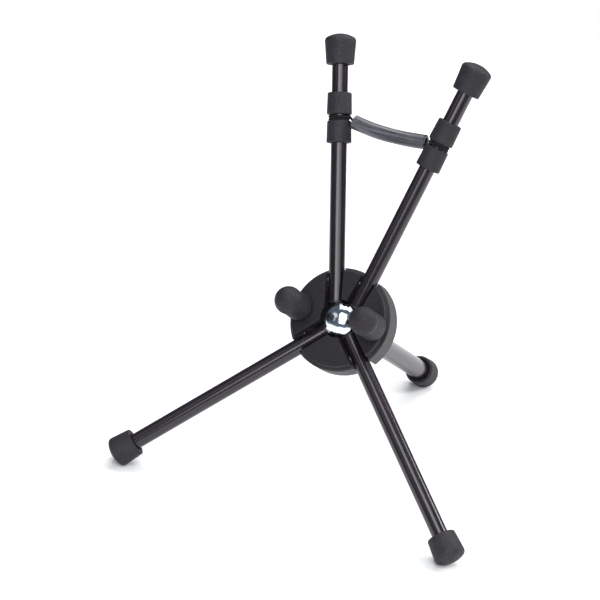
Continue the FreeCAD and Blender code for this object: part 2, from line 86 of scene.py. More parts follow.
SLEEVE_LENGTH = 16.4 * MM
SLEEVE_TOP_RADIUS = 9.0 * MM
SLEEVE_BOTTOM_RADIUS = 9.35 * MM
SLEEVE_CHAMFER = 1.0 * MM
LOOP_AT = {"left": 149.6 * MM, "right": 146.8 * MM}
LOOP_GAP = 4.6 * MM
CORD_RADIUS = 1.1 * MM
LOOP_TURNS = 2
LOOP_TURN_SPACING = 2.1 * MM
STRANDS_EACH_WAY = 4        # the braid is only in the looks
BRAID_PITCH = 5.0 * MM
STRAND_SIZE = 0.42 * MM

HOSE_RADIUS = 5.4 * MM
HOSE_BORE = 3.0 * MM
HOSE_CLEAR = {"left": 12.0 * MM, "right": 10.2 * MM}    # arm axis to hose end; 11.6 mm in the CAD
HOSE_SAG = 2.5 * MM
HOSE_RIM = 0.45 * MM        # rounding of the cut ends, only in the looks
HOSE_STREAK_LENGTH = 60 * MM    # how much of the streak pattern runs over the hose's length

DOME_RADIUS = 12.4 * MM
DOME_RIM = -3.0 * MM
DOME_HEIGHT = 5.6 * MM
DOME_SHEET = 1.0 * MM
DOME_SKIRT_RADIUS = 8.52 * MM
DOME_SKIRT_BOTTOM = -10.5 * MM
DOME_INSIDE_TOP = -7.5 * MM     # half a millimetre above the CAD's boss

PEG_X = 30.2 * MM
PEG_TIP = 38.0 * MM
PEG_PAD_RADIUS = 10.5 * MM
PEG_PAD_BASE = 6.0 * MM
PEG_BALL_TURN = 20.0
PEG_BORE = 4.02 * MM
PEG_BORE_END = 28 * MM

AROUND = 128                # segments round a turned piece

TARGET_RIGHT = -27.8 * MM   # the camera aims this far from the middle of the hub's face
TARGET_UP = 13.4 * MM
CAMERA_AZIMUTH = 24.46
CAMERA_ELEVATION = 23.68
CAMERA_ROLL = 5.06
CAMERA_DISTANCE = 1.7165
CAMERA_LENS = 140.0

STUDIO_MIDDLE = (0, 0, 0.15)
ROOM = (0.1, 0.12, 0.14)    # cool dim walls, seen in the bright parts
FLOOR_RADIUS = 1.15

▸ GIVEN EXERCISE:
Set down the listing in full, keeping every word exactly as it is.

▸ TASK SOLUTION:
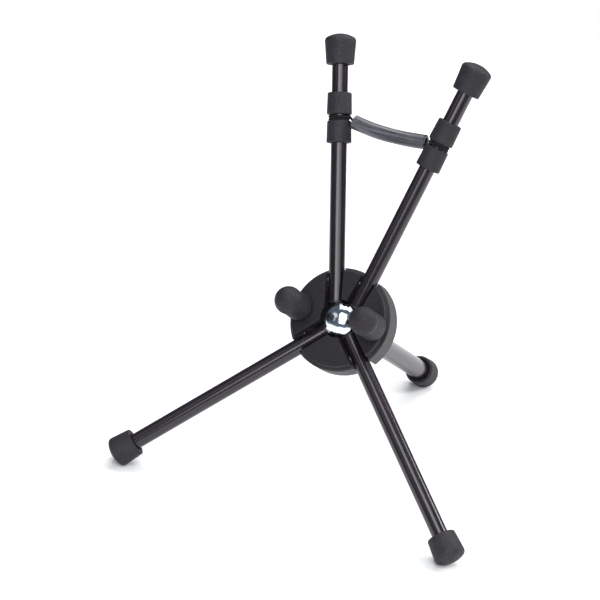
Continue the FreeCAD and Blender code for this object: part 2, from line 86 of scene.py. More parts follow.
SLEEVE_LENGTH = 16.4 * MM
SLEEVE_TOP_RADIUS = 9.0 * MM
SLEEVE_BOTTOM_RADIUS = 9.35 * MM
SLEEVE_CHAMFER = 1.0 * MM
LOOP_AT = {"left": 149.6 * MM, "right": 146.8 * MM}
LOOP_GAP = 4.6 * MM
CORD_RADIUS = 1.1 * MM
LOOP_TURNS = 2
LOOP_TURN_SPACING = 2.1 * MM
STRANDS_EACH_WAY = 4        # the braid is only in the looks
BRAID_PITCH = 5.0 * MM
STRAND_SIZE = 0.42 * MM

HOSE_RADIUS = 5.4 * MM
HOSE_BORE = 3.0 * MM
HOSE_CLEAR = {"left": 12.0 * MM, "right": 10.2 * MM}    # arm axis to hose end; 11.6 mm in the CAD
HOSE_SAG = 2.5 * MM
HOSE_RIM = 0.45 * MM        # rounding of the cut ends, only in the looks
HOSE_STREAK_LENGTH = 60 * MM    # how much of the streak pattern runs over the hose's length

DOME_RADIUS = 12.4 * MM
DOME_RIM = -3.0 * MM
DOME_HEIGHT = 5.6 * MM
DOME_SHEET = 1.0 * MM
DOME_SKIRT_RADIUS = 8.52 * MM
DOME_SKIRT_BOTTOM = -10.5 * MM
DOME_INSIDE_TOP = -7.5 * MM     # half a millimetre above the CAD's boss

PEG_X = 30.2 * MM
PEG_TIP = 38.0 * MM
PEG_PAD_RADIUS = 10.5 * MM
PEG_PAD_BASE = 6.0 * MM
PEG_BALL_TURN = 20.0
PEG_BORE = 4.02 * MM
PEG_BORE_END = 28 * MM

AROUND = 128                # segments round a turned piece

TARGET_RIGHT = -27.8 * MM   # the camera aims this far from the middle of the hub's face
TARGET_UP = 13.4 * MM
CAMERA_AZIMUTH = 24.46
CAMERA_ELEVATION = 23.68
CAMERA_ROLL = 5.06
CAMERA_DISTANCE = 1.7165
CAMERA_LENS = 140.0

STUDIO_MIDDLE = (0, 0, 0.15)
ROOM = (0.1, 0.12, 0.14)    # cool dim walls, seen in the bright parts
FLOOR_RADIUS = 1.15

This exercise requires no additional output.